2-1) Utilise l’origine carthaginoise de Sophonisbe
pour détourner les responsabilités sur elle :
-
n’utilise
pas son nom ; ne la nomme que comme « carthaginiensem » donc
rappelle de façon assez claire pour Scipion qu’elle est la fille d’Hasdrubal.
-
Champ
lexical de la dévastation (+ métonymie triple) : « facibus
– double sens : torches qui accompagnent le mariage/ feu qui consume tout
sur son passage - ; conflagrasse – reprise de l’idée de feu et
de destruction (+ regiam : palais et puissance royale) - ; furiam
pestemque // en opposition le résultat de ce fléau : l’allitération
en A du groupe suivant : Animum suum Avertisse Atque AlienAsse.....etc,
insistant sur ce que Syphax a subi : prise de pouvoir de Sophonisbe sur
son esprit (avertisse) qui le rend « autre » ( alienasse
–famille de alius) ; ce qui le conduit à prendre les armes contre
un ami (Arma Adversus Amicum)
-
Opposition
entre Syphax et Sophonisbe marquée dès le début de la phrase par l’opposition
« illis / illam » (prise de distance avec les torches du
mariage et la furie de So), avec « suam / suum »( les biens de
Syphax : son royaume / son esprit, détruits par la puissance destructrice
de So).
-
Insistance
sur la responsabilité de cette femme : « ipsa, manibus suis »

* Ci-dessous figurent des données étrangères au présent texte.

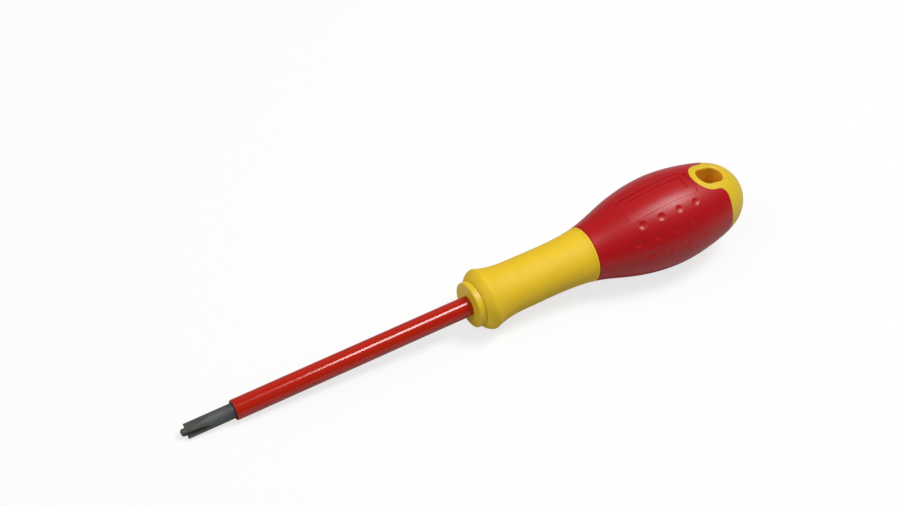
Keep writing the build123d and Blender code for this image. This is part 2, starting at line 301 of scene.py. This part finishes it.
def hole_glow_share(tree, place, settings):
    """The share of a point that gets the painted glow of the hanging hole's walls, 1 on the walls
    and 0 from their rounded rims outwards. The hole counts as a slot with round ends, and its
    width is along Y."""
    mount = next(m for m in frame["record"]["mounts"] if m["name"] == "hanging_hole")
    axis = Vector(mount["axis"])
    from_centre = add(tree, "ShaderNodeVectorMath", {
        0: place, 1: mount["pos_m"]}, operation="SUBTRACT").outputs["Vector"]
    lengthwise = add(tree, "ShaderNodeVectorMath", {
        0: from_centre, 1: (axis.z, 0, -axis.x)}, operation="DOT_PRODUCT")
    lengthwise = add(tree, "ShaderNodeMath", {
        0: lengthwise.outputs["Value"]}, operation="ABSOLUTE")
    beyond = add(tree, "ShaderNodeMath", {
        0: lengthwise.outputs[0], 1: (settings.hole_length - settings.hole_width) / 2},
        operation="SUBTRACT", use_clamp=True)
    across = add(tree, "ShaderNodeSeparateXYZ", {"Vector": from_centre})
    reach = add(tree, "ShaderNodeCombineXYZ", {
        "X": beyond.outputs[0], "Y": across.outputs["Y"]})
    reach = add(tree, "ShaderNodeVectorMath", {
        0: reach.outputs["Vector"]}, operation="LENGTH")
    wall = settings.hole_width / 2
    return add(tree, "ShaderNodeMapRange", {
        "Value": reach.outputs["Value"], "From Min": wall + GLOW_EDGE[0],
        "From Max": wall + GLOW_EDGE[1], "To Min": 1.0, "To Max": 0.0}).outputs["Result"]


def moulded_plastic(name, settings, with_painted_hole_glow=False):
    # What the moulded plastic and the two moulded rubbers have in common: broad, faint patches
    # where the melt flowed, and the fine grain of an eroded mould, drawn a little coarser than
    # the real one so that it shows.
    material, tree = new_material(name)
    place = add(tree, "ShaderNodeTexCoord").outputs["Object"]
    flow = add(tree, "ShaderNodeTexNoise", {
        "Vector": place, "Scale": 1 / settings.flow, "Detail": 2.0, "Distortion": 0.4})
    grain = add(tree, "ShaderNodeTexNoise", {
        "Vector": place, "Scale": 1 / settings.grain, "Detail": 2.0})
    colour = patched_colour(tree, flow.outputs["Fac"], settings)
    if with_painted_hole_glow:
        # painted glow: a lighter, more orange yellow on the hanging hole's walls, in place of the
        # light that bounces in the hole
        colour = add(tree, "ShaderNodeMix", {
            MIX_SHARE: hole_glow_share(tree, place, settings), MIX_FIRST: colour,
            MIX_SECOND: opaque(settings.painted_hole_glow)}, data_type="RGBA").outputs[MIX_RESULT]
    add_surface(
        tree, settings, grain.outputs["Fac"], {"Base Color": colour, "IOR": PLASTIC_IOR},
        below=0.04, above=0.05, bump=0.4)
    return material


class SCREWDRIVER_OT_blade(bpy.types.Operator):
    """Finishes the blade in blackened steel"""
    bl_idname = "screwdriver.blade"
    bl_label = "Blade"

    def execute(self, context):
        finish_node("blade", black_oxide_steel(context.scene.screwdriver_blade))
        return {"FINISHED"}


class SCREWDRIVER_OT_insulation(bpy.types.Operator):
    """Finishes the blade's insulation in gloss red polyamide"""
    bl_idname = "screwdriver.insulation"
    bl_label = "Blade insulation"

    def execute(self, context):
        finish_node("blade_insulation", gloss_polyamide(context.scene.screwdriver_insulation))
        return {"FINISHED"}


class SCREWDRIVER_OT_core(bpy.types.Operator):
    """Finishes the hidden inner core in natural polypropylene"""
    bl_idname = "screwdriver.core"
    bl_label = "Inner core"

    def execute(self, context):
        finish_node("inner_core", natural_polypropylene(context.scene.screwdriver_core))
        return {"FINISHED"}


class SCREWDRIVER_OT_body(bpy.types.Operator):
    """Finishes the handle body in satin yellow polypropylene"""
    bl_idname = "screwdriver.body"
    bl_label = "Handle body"

    def execute(self, context):
        # Hard yellow polypropylene with a satin skin. The eye gets wide, soft highlights, and a
        # painted glow in the hanging hole: a more orange yellow on its walls, standing in for the
        # light that bounces there and comes through the thin walls.
        settings = context.scene.screwdriver_body
        finish_node("handle_body", moulded_plastic(
            "satin_yellow_polypropylene", settings, with_painted_hole_glow=True))
        return {"FINISHED"}


class SCREWDRIVER_OT_neck(bpy.types.Operator):
    """Finishes the neck sleeve in matt yellow thermoplastic rubber"""
    bl_idname = "screwdriver.neck"
    bl_label = "Neck sleeve"

    def execute(self, context):
        # Soft thermoplastic rubber from a matt mould. The eye gets an even yellow that shades
        # round the neck with hardly any highlight.
        settings = context.scene.screwdriver_neck
        finish_node("neck_sleeve", moulded_plastic("matt_yellow_rubber", settings))
        return {"FINISHED"}


class SCREWDRIVER_OT_grip(bpy.types.Operator):
    """Finishes the grip in satin red thermoplastic rubber"""
    bl_idname = "screwdriver.grip"
    bl_label = "Grip"

    def execute(self, context):
        # Soft thermoplastic rubber, a little smoother than the neck's. The eye gets a deep red
        # with one hazy band of light along the swell and small glints in the dimples.
        settings = context.scene.screwdriver_grip
        finish_node("grip", moulded_plastic("satin_red_rubber", settings))
        return {"FINISHED"}


def white_paper(settings):
    # Matt white paper. To the camera it is nearly as bright as the plain white round it, and
    # it still takes the object's soft shadow. The light that it throws back at the object is
    # that of a light grey sheet.
    material, tree = new_material("white_paper")
    seen = add(tree, "ShaderNodeLightPath").outputs["Is Camera Ray"]
    colour = add(tree, "ShaderNodeMix", {
        MIX_SHARE: seen, MIX_FIRST: opaque(settings.floor_bounce),
        MIX_SECOND: opaque(settings.floor_colour)}, data_type="RGBA").outputs[MIX_RESULT]
    share = add(tree, "ShaderNodeMath", {0: seen, 1: settings.floor_glow},
                operation="MULTIPLY")
    paper = add(tree, "ShaderNodeBsdfDiffuse", {"Color": colour})
    glow = add(tree, "ShaderNodeEmission", {"Color": (1, 1, 1, 1), "Strength": 1.0})
    mixed = add(tree, "ShaderNodeMixShader", {
        0: share.outputs[0], 1: paper.outputs["BSDF"], 2: glow.outputs["Emission"]})
    add(tree, "ShaderNodeOutputMaterial", {"Surface": mixed.outputs["Shader"]})
    return material


def add_floor(settings):
    """The square floor that the object lies on."""
    mesh = bpy.data.meshes.new("floor")
    grid = bmesh.new()
    bmesh.ops.create_grid(grid, x_segments=1, y_segments=1, size=settings.floor_size / 2)
    grid.to_mesh(mesh)
    grid.free()
    mesh.materials.append(white_paper(settings))
    floor = bpy.data.objects.new("floor", mesh)
    bpy.context.scene.collection.objects.link(floor)


def direction(azimuth, elevation):
    """Unit vector at that azimuth from the front, towards +X, and elevation above the floor."""
    return Vector((
        math.sin(azimuth) * math.cos(elevation),
        -math.cos(azimuth) * math.cos(elevation),
        math.sin(elevation)))


def place_facing(name, data, aim, back, side, distance):
    """Puts a lamp or camera at this distance from the point that it faces."""
    turn = Matrix((side, back.cross(side), back)).transposed().to_4x4()
    thing = bpy.data.objects.new(name, data)
    thing.matrix_world = Matrix.Translation(Vector(aim) + back * distance) @ turn
    bpy.context.scene.collection.objects.link(thing)
    return thing


def add_softbox(aim, name, azimuth, elevation, distance, length, width, power):
    """A rectangular lamp that faces aim, its length as near along X as that allows."""
    lamp = bpy.data.lights.new(name, "AREA")
    lamp.shape = "RECTANGLE"
    lamp.size = length
    lamp.size_y = width
    lamp.energy = power
    back = direction(math.radians(azimuth), math.radians(elevation))
    side = (Vector((1, 0, 0)) - back * back.x).normalized()
    place_facing(name, lamp, aim, back, side, distance)


def add_camera(settings):
    """The camera, at its angle and distance from the point that it aims at."""
    data = bpy.data.cameras.new("camera")
    data.sensor_fit = "HORIZONTAL"
    data.sensor_width = SENSOR_WIDTH
    data.lens = settings.lens
    data.clip_start = CLIP_START
    data.clip_end = CLIP_END
    back = direction(settings.azimuth, settings.elevation)
    level = Vector((0, 0, 1)).cross(back).normalized()
    side = Matrix.Rotation(settings.roll, 3, back) @ level
    bpy.context.scene.camera = place_facing(
        "camera", data, settings.aim, back, side, settings.distance)


def add_room(settings):
    """The even light of the room."""
    world = bpy.data.worlds.new("room")
    world.use_nodes = True
    tree = world.node_tree
    tree.nodes.clear()
    room = add(tree, "ShaderNodeBackground", {
        "Color": opaque(settings.world_colour), "Strength": settings.world_strength})
    add(tree, "ShaderNodeOutputWorld", {"Surface": room.outputs["Background"]})
    bpy.context.scene.world = world


class SCREWDRIVER_OT_stage(bpy.types.Operator):
    """Sets the white floor, the soft lamps, the room's light and the camera"""
    bl_idname = "screwdriver.stage"
    bl_label = "Stage"

    def execute(self, context):
        settings = context.scene.screwdriver_stage
        add_floor(settings)
        middle = (cad_box[0] + cad_box[1]) / 2
        for lamp in LAMPS:
            add_softbox(middle, *lamp)
        add_camera(settings)
        add_room(settings)
        context.scene.view_settings.view_transform = "Standard"
        return {"FINISHED"}


class VIEW3D_PT_screwdriver(bpy.types.Panel):
    """Lists the pieces of the screwdriver and its stage"""
    bl_label = "Insulated Screwdriver"
    bl_space_type = "VIEW_3D"
    bl_region_type = "UI"
    bl_category = "Screwdriver"

    def draw(self, context):
        for name, operator, _ in STEPS:
            box = self.layout.box()
            box.operator(operator.bl_idname)
            settings = getattr(context.scene, name)
            for field in settings.__annotations__:
                box.prop(settings, field)


STEPS = [
    ("screwdriver_blade", SCREWDRIVER_OT_blade, BladeSettings),
    ("screwdriver_insulation", SCREWDRIVER_OT_insulation, InsulationSettings),
    ("screwdriver_core", SCREWDRIVER_OT_core, CoreSettings),
    ("screwdriver_body", SCREWDRIVER_OT_body, BodySettings),
    ("screwdriver_neck", SCREWDRIVER_OT_neck, NeckSettings),
    ("screwdriver_grip", SCREWDRIVER_OT_grip, GripSettings),
    ("screwdriver_stage", SCREWDRIVER_OT_stage, StageSettings),
]


def register():
    for name, operator, group in STEPS:
        bpy.utils.register_class(group)
        bpy.utils.register_class(operator)
        setattr(bpy.types.Scene, name, bpy.props.PointerProperty(type=group))
    bpy.utils.register_class(VIEW3D_PT_screwdriver)


def unregister():
    bpy.utils.unregister_class(VIEW3D_PT_screwdriver)
    for name, operator, group in reversed(STEPS):
        delattr(bpy.types.Scene, name)
        bpy.utils.unregister_class(operator)
        bpy.utils.unregister_class(group)


def main():
    register()
    bpy.ops.screwdriver.blade()
    bpy.ops.screwdriver.insulation()
    bpy.ops.screwdriver.core()
    bpy.ops.screwdriver.body()
    bpy.ops.screwdriver.neck()
    bpy.ops.screwdriver.grip()
    bpy.ops.screwdriver.stage()


if __name__ == "__main__":
    main()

dans un savant mélange de réfléchis renvoyant à So sujet de la proposition, et
à Sy dont on rapporte les propos.
2-2) Essaye de miner la confiance des Romains à
l’égard de Massinissa
-
Massinissa
présenté certes d’abord comme « omnium hominum inimicissimi sibi » ;
-
Mais
ensuite, Syphax insiste sur les ressemblances qui existent entre M. et
lui : ils sont Numides tous les deux, et donc il est naturel qu’il ait les
mêmes défauts que Syphax ; noter l’abondance des comparatifs « neque
prudentiorem neque constantiorem Masinissam quam Syphacem » « incautiorem »
-
Plus
naturel encore qu’il se comporte de façon « stultius atque
intemperantius », puisqu’il est plus jeune (juventa) ;
-
Mais
il le fait dans la gestion d’un mariage (se duxisse) qui ne peut être
approuvé de Rome. Noter l’expression par laquelle Sy désigne So entrant chez
Massinissa : « sibi domum.... eamdem pestem ac furiam » (mêmes
mots mais ordre inverse dans la phrase précédente « illam furiam pestemque...animum
suum » qui concernait Sy).
Pourquoi dans ce cas les
Romains ne pourraient-ils pas envisager une défection de la part de
Massinissa ?
Qu’est-ce que Syphax a à
gagner à ce travestissement de la réalité ? peu de choses en fait ;
il est prisonnier des Romains, et même si Scipion est ému de son sort, il y a
fort peu de chances pour qu’il ne le maintienne pas prisonnier.
Alors ? Vengeance
d’un mari jaloux ? Volonté d’entraîner dans sa chute sa femme et le
nouveau mari de celle-ci ?
Peut-être aussi souci de
Tite-Live de concentrer la responsabilité de la rupture de Syphax avec Rome sur
Sophonisbe et Syphax.
Et nécessité de présenter
Sophonisbe comme dangereuse, afin de justifier la solution que trouvera
Massinissa à cette situation périlleuse pour lui mais plus encore pour Rome. C’est
d’ailleurs ce qui frappe l’esprit raisonnable de Scipion : le danger
représenté par la passion amoureuse de Massinissa, et qui explique que la
première mesure qu’il prend après avoir écouté Syphax, c’est de faire la morale
à M. et de l’inciter à mettre fin à ses désordres.